2. Acceptable quantity of gold

CBDT has clarified the prescribed quantity of gold considered allowable. Gold within this limit will not be seized even at the time of search at the assessee’s premises.

  • A married woman can have up to 500g of gold.
  • An unmarried woman can have up to 250g of gold.
  • A man can have up to 100g of gold.

  • Even a higher quantity of gold may be left unseized based on the assessing officer’s discretion. Factors such as family customs and traditions can be considered for such a decision.

    It is important to note that the limits prescribed above apply only to jewellery held by members of the family. In the case of jewellery found belonging to any other person, the same can be seized and confiscated.

    3. What proof is valid?

    Proof of investment will help you in establishing the source of the investment as against your income tax return. Apart from the tax invoices that you would keep, you may wonder what kind of proof is necessary in case of inheritance and gifts.

    In the case of inheritance or gift, it will be great if you can provide a receipt in the name of the initial owner of the item. Alternatively, you can also submit a family settlement deed, will, or a gift deed stating the transfer of such commodity to you.

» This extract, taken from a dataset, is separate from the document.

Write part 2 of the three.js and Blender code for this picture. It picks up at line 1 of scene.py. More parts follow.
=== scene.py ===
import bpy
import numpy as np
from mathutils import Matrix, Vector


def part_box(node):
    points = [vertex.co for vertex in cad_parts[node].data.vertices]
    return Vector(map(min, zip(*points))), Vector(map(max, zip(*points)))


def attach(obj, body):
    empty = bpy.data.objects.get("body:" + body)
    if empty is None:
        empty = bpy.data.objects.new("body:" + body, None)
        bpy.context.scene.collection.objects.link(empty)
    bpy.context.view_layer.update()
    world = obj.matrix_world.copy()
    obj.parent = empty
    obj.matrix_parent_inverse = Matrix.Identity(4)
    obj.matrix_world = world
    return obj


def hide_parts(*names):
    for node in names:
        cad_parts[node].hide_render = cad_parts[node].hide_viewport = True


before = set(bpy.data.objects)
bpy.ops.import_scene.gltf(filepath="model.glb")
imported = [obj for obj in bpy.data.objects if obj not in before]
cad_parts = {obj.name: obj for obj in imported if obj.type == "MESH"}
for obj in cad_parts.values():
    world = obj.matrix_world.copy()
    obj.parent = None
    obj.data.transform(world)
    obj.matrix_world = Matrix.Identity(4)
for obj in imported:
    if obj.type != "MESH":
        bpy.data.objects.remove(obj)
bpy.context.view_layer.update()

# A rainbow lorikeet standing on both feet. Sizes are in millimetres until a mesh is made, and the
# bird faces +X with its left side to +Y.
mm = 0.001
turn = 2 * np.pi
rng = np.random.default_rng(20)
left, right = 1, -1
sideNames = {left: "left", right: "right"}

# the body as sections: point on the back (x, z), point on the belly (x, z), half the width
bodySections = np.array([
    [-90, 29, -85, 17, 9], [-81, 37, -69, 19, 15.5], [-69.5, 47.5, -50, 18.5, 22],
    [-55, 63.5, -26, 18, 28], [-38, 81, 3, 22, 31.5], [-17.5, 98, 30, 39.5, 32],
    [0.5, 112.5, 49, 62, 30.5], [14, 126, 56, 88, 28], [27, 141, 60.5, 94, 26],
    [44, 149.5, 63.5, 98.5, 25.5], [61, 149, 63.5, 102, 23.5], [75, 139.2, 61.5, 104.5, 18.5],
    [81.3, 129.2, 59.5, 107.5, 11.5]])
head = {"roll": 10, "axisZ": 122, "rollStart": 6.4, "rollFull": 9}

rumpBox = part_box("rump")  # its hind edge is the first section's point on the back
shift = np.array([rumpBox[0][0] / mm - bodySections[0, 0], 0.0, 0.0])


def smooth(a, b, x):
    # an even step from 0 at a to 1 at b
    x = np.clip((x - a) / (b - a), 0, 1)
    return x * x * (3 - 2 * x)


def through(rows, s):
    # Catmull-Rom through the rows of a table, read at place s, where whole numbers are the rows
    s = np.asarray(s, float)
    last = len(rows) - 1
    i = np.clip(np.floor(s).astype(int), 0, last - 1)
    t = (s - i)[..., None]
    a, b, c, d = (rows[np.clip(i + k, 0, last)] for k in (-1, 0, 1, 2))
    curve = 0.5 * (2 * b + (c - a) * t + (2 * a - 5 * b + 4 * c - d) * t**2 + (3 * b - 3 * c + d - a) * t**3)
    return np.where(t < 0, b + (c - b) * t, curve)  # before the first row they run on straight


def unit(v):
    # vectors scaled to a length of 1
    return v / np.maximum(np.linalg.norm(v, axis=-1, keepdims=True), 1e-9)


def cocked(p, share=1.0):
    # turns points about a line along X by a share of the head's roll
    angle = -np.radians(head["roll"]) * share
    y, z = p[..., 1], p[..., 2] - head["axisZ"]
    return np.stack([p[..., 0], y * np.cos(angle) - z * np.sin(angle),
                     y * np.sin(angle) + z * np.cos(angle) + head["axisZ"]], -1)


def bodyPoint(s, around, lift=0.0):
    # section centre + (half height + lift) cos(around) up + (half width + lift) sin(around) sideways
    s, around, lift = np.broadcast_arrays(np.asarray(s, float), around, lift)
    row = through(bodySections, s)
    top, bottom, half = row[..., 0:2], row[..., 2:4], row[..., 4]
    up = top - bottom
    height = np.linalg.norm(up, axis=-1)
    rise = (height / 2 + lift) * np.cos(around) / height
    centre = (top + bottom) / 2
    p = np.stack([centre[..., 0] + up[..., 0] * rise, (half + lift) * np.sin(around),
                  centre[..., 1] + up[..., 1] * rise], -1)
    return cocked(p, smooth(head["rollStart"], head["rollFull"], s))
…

    On the other hand, if there is no such document available, the officer will analyse your family’s social status, customs, and traditions to come to a conclusion on whether your statement is valid or not.

    4. Precautions necessary

    The quantity mentioned above are applicable to individual taxpayers. When it comes to a single locker having jewels from multiple families, the limit will be an aggregate of each individual taxpayer. In this case, it is recommended to open joint locker accounts with the names of the taxpayers from each family. This way you can avoid confusion.